== INFORMATION PROVIDED ==
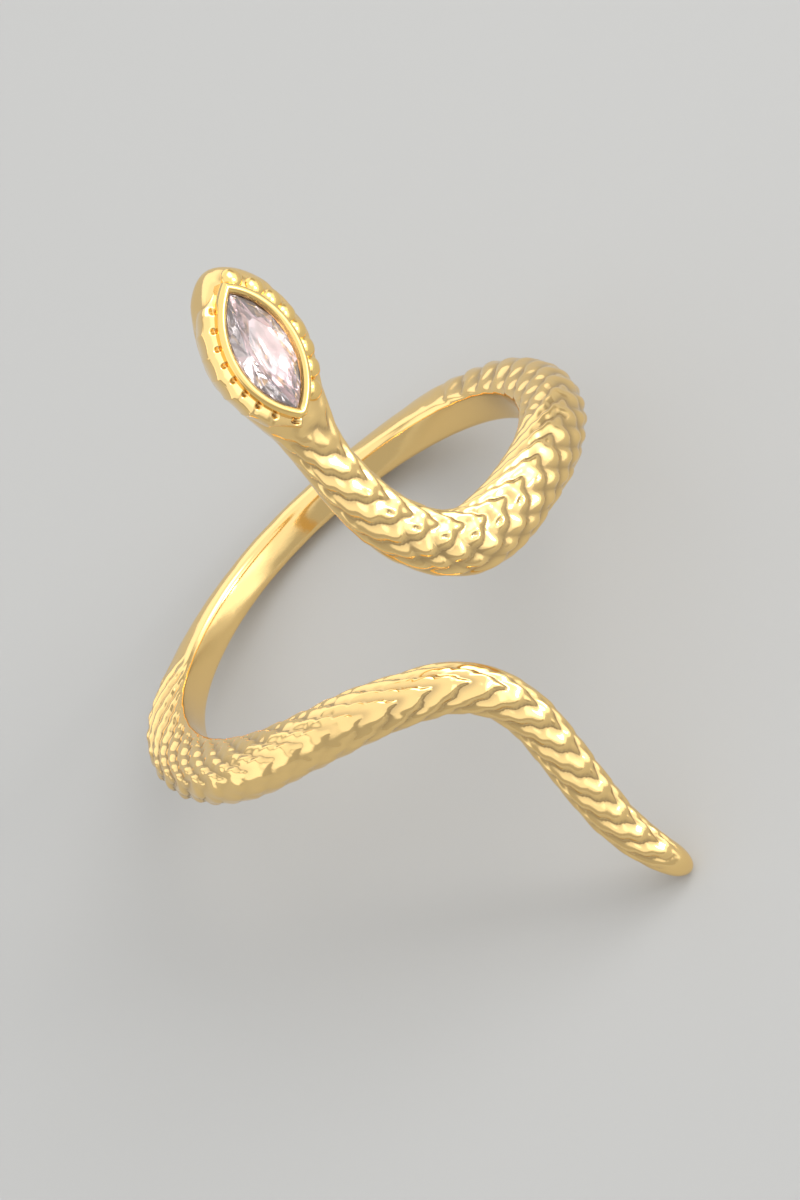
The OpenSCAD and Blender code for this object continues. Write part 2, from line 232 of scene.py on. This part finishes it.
# The ribs are cut across into bumps, deepest on the loop's outer side. Towards the inner edge they
# run on uncut, on the loop from the crest itself, and so they do past the outer columns. How far
# each of these reaches is counted in columns from the crest.
UNCUT_SHARE, LOOP_CUT, OUTER_UNCUT = 0.12, 0.9, 0.85
BODY_UNCUT, LOOP_UNCUT, UNCUT_FADE = -2.5, -0.6, (-0.9, 0.5)
LOOP_SIDE, OUTER_FADE = (0.3, 1.3), 0.9
NARROW, WIDE = 0.7, 3.5
loop_from, loop_to = reached[NECK + 1], reached[NECK + 3]
loop_share = 1 - fade(s, length_at(425), length_at(475))
uncut = grown(BODY_UNCUT, LOOP_UNCUT, loop_share)
crossed = grown(UNCUT_SHARE, 1, fade(around, *(uncut + side for side in UNCUT_FADE)))
on_loop = fade(s, loop_from, loop_to) * (1 - fade(s, length_at(350), length_at(385)))
crossed = crossed * (1 + LOOP_CUT * on_loop * fade(around, *LOOP_SIDE))
outer_reach = np.interp(
    s, [loop_from, loop_to, length_at(598), length_at(622)], [NARROW, WIDE, WIDE, NARROW])
crossed = crossed * (1 - OUTER_UNCUT * fade(around, outer_reach, outer_reach + OUTER_FADE))

# One small casting pit sits beside the crest on each rib of the neck and the loop's foot
APEX_ROUND = 0.6
PIT_ACROSS, PIT_ALONG, PIT_R = 0.95, 0.6, 0.11
rib_phase = (lengthwise + np.hypot(around, APEX_ROUND) / 2) % 1
column_w = math.radians(OUTER_COLUMN) * thick
pit_far = np.hypot((rib_phase - PIT_ALONG) * SCALE_L, (around - PIT_ACROSS) * column_w)
pitted_part = fade(s, reached[NECK], loop_from) * (1 - fade(s, length_at(306), length_at(318)))
pits = np.exp(-(pit_far / PIT_R) ** 2) * cover * pitted_part


def loft_faces(ring_n, point_n, closed=False):
    """Quads between neighbouring rings of points, and from the last to the first if closed."""
    first = np.arange(ring_n * point_n).reshape(ring_n, point_n)
    beside = np.roll(first, -1, axis=1)
    quads = np.stack([
        first, beside, np.roll(beside, -1, axis=0), np.roll(first, -1, axis=0)], -1)
    return (quads if closed else quads[:-1]).reshape(-1, 4)


def new_piece(name, points, faces):
    mesh = bpy.data.meshes.new(name)
    mesh.from_pydata(points, [], faces)
    piece = bpy.data.objects.new(name, mesh)
    bpy.context.scene.collection.objects.link(piece)
    return piece


count, last = len(angles), (len(stations) - 1) * len(angles)
nose_pole, tail_pole = len(stations) * count, len(stations) * count + 1
caps = [(nose_pole, (i + 1) % count, i) for i in range(count)]
caps += [(tail_pole, last + i, last + (i + 1) % count) for i in range(count)]
poles = body_points[[0, -1]].mean(axis=1)
snake_body = new_piece(
    "snake_body", moved(np.vstack([body_points.reshape(-1, 3), poles]), laid_down).tolist(),
    loft_faces(len(stations), count).tolist() + caps)
for name, values in (
        ("lengthwise", lengthwise), ("around", around), ("cover", cover), ("cast_side", cast_side),
        ("crossed", crossed), ("pits", pits), ("pocket", pressed)):
    layer = snake_body.data.attributes.new(name, "FLOAT", "POINT")
    layer.data.foreach_set("value", np.append(values, (0, 0)).astype(np.float32))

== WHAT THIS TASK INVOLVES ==
Output the data above exactly, please, line for line.

== RESPONSE TO THE TASK ==
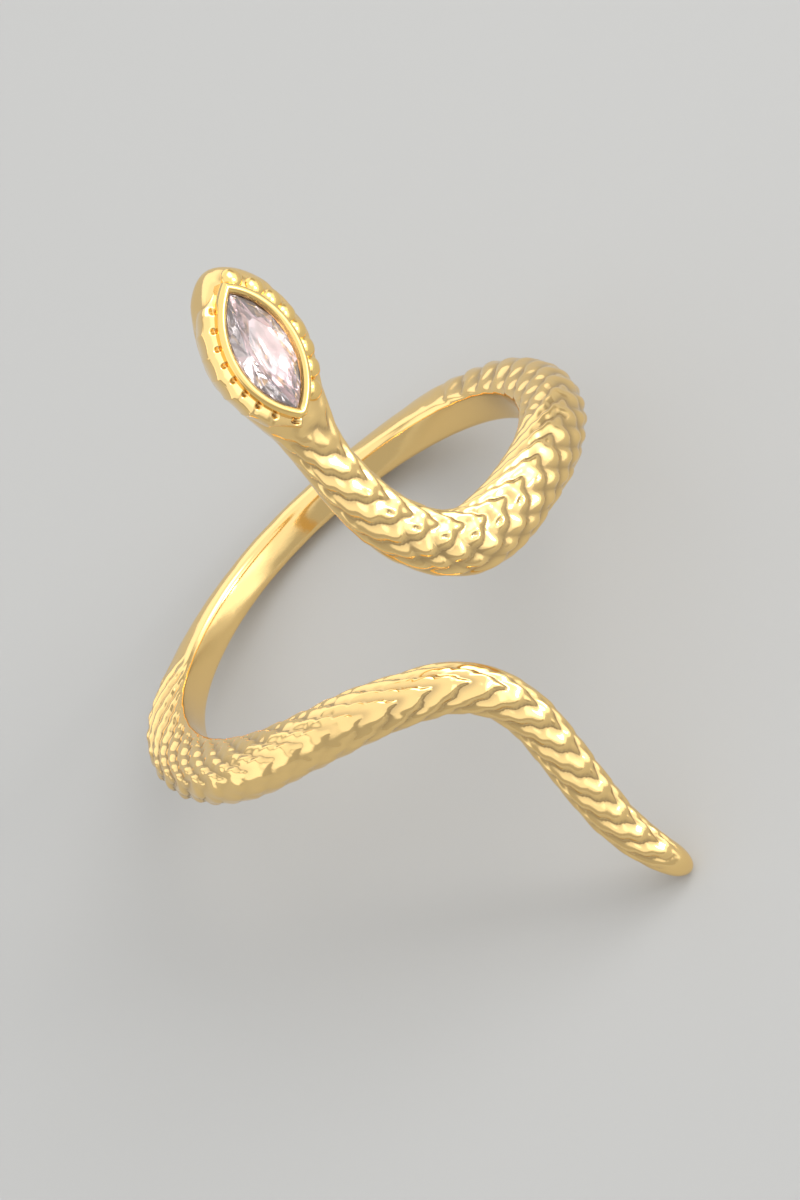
The OpenSCAD and Blender code for this object continues. Write part 2, from line 232 of scene.py on. This part finishes it.
# The ribs are cut across into bumps, deepest on the loop's outer side. Towards the inner edge they
# run on uncut, on the loop from the crest itself, and so they do past the outer columns. How far
# each of these reaches is counted in columns from the crest.
UNCUT_SHARE, LOOP_CUT, OUTER_UNCUT = 0.12, 0.9, 0.85
BODY_UNCUT, LOOP_UNCUT, UNCUT_FADE = -2.5, -0.6, (-0.9, 0.5)
LOOP_SIDE, OUTER_FADE = (0.3, 1.3), 0.9
NARROW, WIDE = 0.7, 3.5
loop_from, loop_to = reached[NECK + 1], reached[NECK + 3]
loop_share = 1 - fade(s, length_at(425), length_at(475))
uncut = grown(BODY_UNCUT, LOOP_UNCUT, loop_share)
crossed = grown(UNCUT_SHARE, 1, fade(around, *(uncut + side for side in UNCUT_FADE)))
on_loop = fade(s, loop_from, loop_to) * (1 - fade(s, length_at(350), length_at(385)))
crossed = crossed * (1 + LOOP_CUT * on_loop * fade(around, *LOOP_SIDE))
outer_reach = np.interp(
    s, [loop_from, loop_to, length_at(598), length_at(622)], [NARROW, WIDE, WIDE, NARROW])
crossed = crossed * (1 - OUTER_UNCUT * fade(around, outer_reach, outer_reach + OUTER_FADE))

# One small casting pit sits beside the crest on each rib of the neck and the loop's foot
APEX_ROUND = 0.6
PIT_ACROSS, PIT_ALONG, PIT_R = 0.95, 0.6, 0.11
rib_phase = (lengthwise + np.hypot(around, APEX_ROUND) / 2) % 1
column_w = math.radians(OUTER_COLUMN) * thick
pit_far = np.hypot((rib_phase - PIT_ALONG) * SCALE_L, (around - PIT_ACROSS) * column_w)
pitted_part = fade(s, reached[NECK], loop_from) * (1 - fade(s, length_at(306), length_at(318)))
pits = np.exp(-(pit_far / PIT_R) ** 2) * cover * pitted_part


def loft_faces(ring_n, point_n, closed=False):
    """Quads between neighbouring rings of points, and from the last to the first if closed."""
    first = np.arange(ring_n * point_n).reshape(ring_n, point_n)
    beside = np.roll(first, -1, axis=1)
    quads = np.stack([
        first, beside, np.roll(beside, -1, axis=0), np.roll(first, -1, axis=0)], -1)
    return (quads if closed else quads[:-1]).reshape(-1, 4)


def new_piece(name, points, faces):
    mesh = bpy.data.meshes.new(name)
    mesh.from_pydata(points, [], faces)
    piece = bpy.data.objects.new(name, mesh)
    bpy.context.scene.collection.objects.link(piece)
    return piece


count, last = len(angles), (len(stations) - 1) * len(angles)
nose_pole, tail_pole = len(stations) * count, len(stations) * count + 1
caps = [(nose_pole, (i + 1) % count, i) for i in range(count)]
caps += [(tail_pole, last + i, last + (i + 1) % count) for i in range(count)]
poles = body_points[[0, -1]].mean(axis=1)
snake_body = new_piece(
    "snake_body", moved(np.vstack([body_points.reshape(-1, 3), poles]), laid_down).tolist(),
    loft_faces(len(stations), count).tolist() + caps)
for name, values in (
        ("lengthwise", lengthwise), ("around", around), ("cover", cover), ("cast_side", cast_side),
        ("crossed", crossed), ("pits", pits), ("pocket", pressed)):
    layer = snake_body.data.attributes.new(name, "FLOAT", "POINT")
    layer.data.foreach_set("value", np.append(values, (0, 0)).astype(np.float32))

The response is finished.